McLaurine threw a
breaking ball and Fischlin looped it 135 feet down the first-base line. Brewer
Second Baseman Neil Rasmussen ran and ran and dived and caught the ball
one-handed. He fell hard on his left elbow, and the ball popped out of his
glove. His momentum had carried him yards into foul territory. Not he, or
Thomas in right, or First Baseman Dave Lindsey moved to retrieve the baseball.
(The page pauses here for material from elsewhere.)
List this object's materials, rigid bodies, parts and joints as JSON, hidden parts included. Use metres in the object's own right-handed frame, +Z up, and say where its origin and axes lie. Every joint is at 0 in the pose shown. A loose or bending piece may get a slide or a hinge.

They all assumed Fischlin's pop-up was foul.
But Henley, still
umpiring in the Eastern League, was gesturing that the ball had been fair at
the moment that it touched Rasmussen's glove. The Yankees kept running. The
ball lay on the grass in foul territory. Worth scored. Iorg scored. Fischlin
scored. You could not charge the second baseman with an error for his
impassioned try. Fischlin had put the game out of reach with a 125-foot home
run.
Three or four
Brewers, none of them Thomas, stormed toward Henley. Felske, a big sandy-haired
bear, sprinted from the dugout. He shoved several Brewers aside before they
came close to the umpire. McLaurine, his game lost, his perfect ERA ruined,
screamed in scarlet rage. Felske grabbed McLaurine's uniform and spun the
pitcher 10 feet away from Henley. Then, with his players blocked by his body
and his authority, Felske lectured Henley until he ran out of words.
After the 9-6
defeat, most of the Brewers showered, dressed silently and departed. After a
while only Felske, McLaurine, Thomas and I sat with our beers in the old wooden
clubhouse. By now McLaurine's usual genial personality had returned.
"You know, I
got so mad out there I was actually going to take a swing at Henley," he
said.
Thomas, last
year's Reading wild man, sat up straight. "Lee, don't you ever do
that," he said. "Curse, if you got to. Throw your cap. Kick dirt. But
never hit an umpire. It just isn't worth it. Think about it, will you? It just
doesn't make any sense."
Felske gazed at
me across a beer can. I have never seen a manager's face shine with greater
pride.
It did not matter
to John, but it did to me, that for the most exciting game I'd seen on any
level all year, only 200 people had sat in the grandstands of Wahconah
Park.
NOT QUITE
GALAHAD
Outside the
multipurpose stadium in St. Louis, in the vaulting shadow of the Gateway Arch,
a hulking statue purports to represent Stan Musial at bat. It is a triumph of
ineptitude over sincerity.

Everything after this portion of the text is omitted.